La pré­si­dente : « saviez vous que la mani­fes­ta­tion n’était pas auto­ri­sée ?« 
Réponse : « non. » La pré­si­dente : « vous dites être proche des gilets jaunes, ça veut dire quoi ? » M. Bis­muth : « je constate jour après jour des injus­tices. Je vou­lais pro­tes­ter pour une fois. Je suis venu seul (sans ma femme et ma fille), car je sais qu’hélas la répres­sion aux gaz est fré­quente. »
La pré­si­dente reproche alors au pré­ve­nu, de ne pas res­pec­ter le devoir de réserve lié à sa pro­fes­sion en mani­fes­tant. M. Bis­muth : « face aux injus­tices, je me sen­tais l’obligation de mani­fes­ter, ne serait ce qu’une fois. Comme citoyen, je me sens des obli­ga­tions. »

Madame le pro­cu­reur, après avoir énon­cé le motif de convo­ca­tion devant le tri­bu­nal, sou­ligne dans le même temps : « ce qui est en jeu ce n’est pas le droit de mani­fes­ter, d’avoir des opi­nions.
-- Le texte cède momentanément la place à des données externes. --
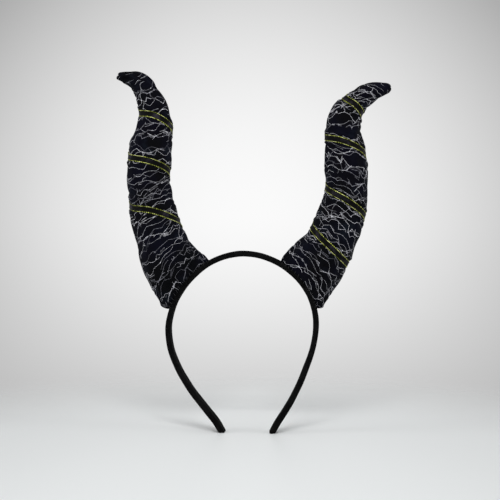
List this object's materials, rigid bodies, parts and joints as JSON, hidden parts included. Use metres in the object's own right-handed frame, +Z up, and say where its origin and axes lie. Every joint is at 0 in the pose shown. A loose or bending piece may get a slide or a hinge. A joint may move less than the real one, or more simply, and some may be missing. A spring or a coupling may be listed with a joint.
{
  "type": "devil horns headband",
  "caption": "Slim cloth-covered headband with stuffed, curved cloth horns sewn on it, each wound with a narrow ribbon.",
  "frame": {"origin": "on the floor under the middle of the overall width, midway between front and back", "axes": "+Z up, +X to the viewer's right when the front is seen, +Y to the back"},
  "size_m": [0.225, 0.0381, 0.2999],
  "materials": {
    "band_cloth": "matt black velvet over a stiff strip",
    "horn_cloth": "black cotton printed with thin broken silver-grey lines, stuffed",
    "ribbon": "black satin with a yellow-green metallic thread along each edge"
  },
  "bodies": {
    "root": {"headband": "band_cloth", "horn_left": "horn_cloth", "horn_right": "horn_cloth", "ribbon_left": "ribbon", "ribbon_right": "ribbon"}
  },
  "joints": []
}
Avec votre métier ce droit est le vôtre aus­si. »
La pro­cu­reure requiert 400 euros d’amende avec sur­sis et exclu­sion de cette amende du casier judi­ciaire.
Le juge­ment a été mis en déli­bé­ré au 30 sep­tembre à 13h30. Tan­dis que sept autres pré­ve­nus devront attendre le 20 jan­vier pour racon­ter devant les jeunes ce curieux début d’a­près-midi du 1er mai dans le centre ville de Gre­noble.